THE PARTICIPATION PROJECT ARTISTS, COMMUNITIES AND
CULTURAL CITIZENSHIP
Dialogues on Art: A Discussion and Tertulia with Pepón Osorio,
Visual ArtistOn Thursday, July 17, 1997, from 7:00 to 9:00 p.m., a
group of 90 individuals gathered at Self-Help Graphics in the Boyle
Heights neighborhood of Los Angeles for an evening of dialogue with the
acclaimed artist Pepón Osorio. Artists affiliated with the community
arts program at Self-Help Graphics comprised the majority of an audience
that also included individuals interested in installation and visual art
in general and those interested in Latina/o art in particular. Also
present were several individuals who work in the Boyle Heights
Community.
Osorio first presented a slide lecture on his work, demonstrating and
discussing the ways in which his work has been affected by the community
in which he lives and how his work, in turn, has affected this
community.
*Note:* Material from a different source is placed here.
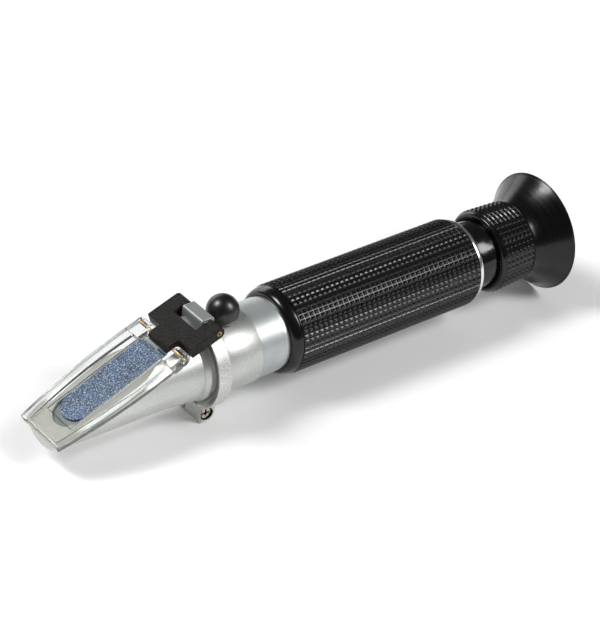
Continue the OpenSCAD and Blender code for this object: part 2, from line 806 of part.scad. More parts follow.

Osorio then participated in a tertulia (an artist-to-
artist, artist-to-community dialogue) among those present on the
intersections between art and social/community issues followed by an
informal reception. Participants in this event laughed and clapped at
the ways in which Osorio has managed to combine serious cultural
critique with the humor essential to survival in the installations he
has created. Several audience questions and comments focussed on the
relationships between artists and the marginalized communities in which
they live and work. Pepón Osorio's exhibit, Badge of Honor,
opened in Los Angeles on July 19, 1997, and runs through September 6,
1997, at the Otis Gallery. Badge of Honor creates two rooms--one
a prison cell, the other a young boy's room--in which videotaped
messages from an actual imprisoned father to his young son and from the
son to the father explore the responsibilities, dilemmas and
difficulties that each faces. As is true of much of Osorio's art,
Badge of Honor responds to the experiences of urban Puerto-Ricans
in the Northeast, creating a dialogue within the community.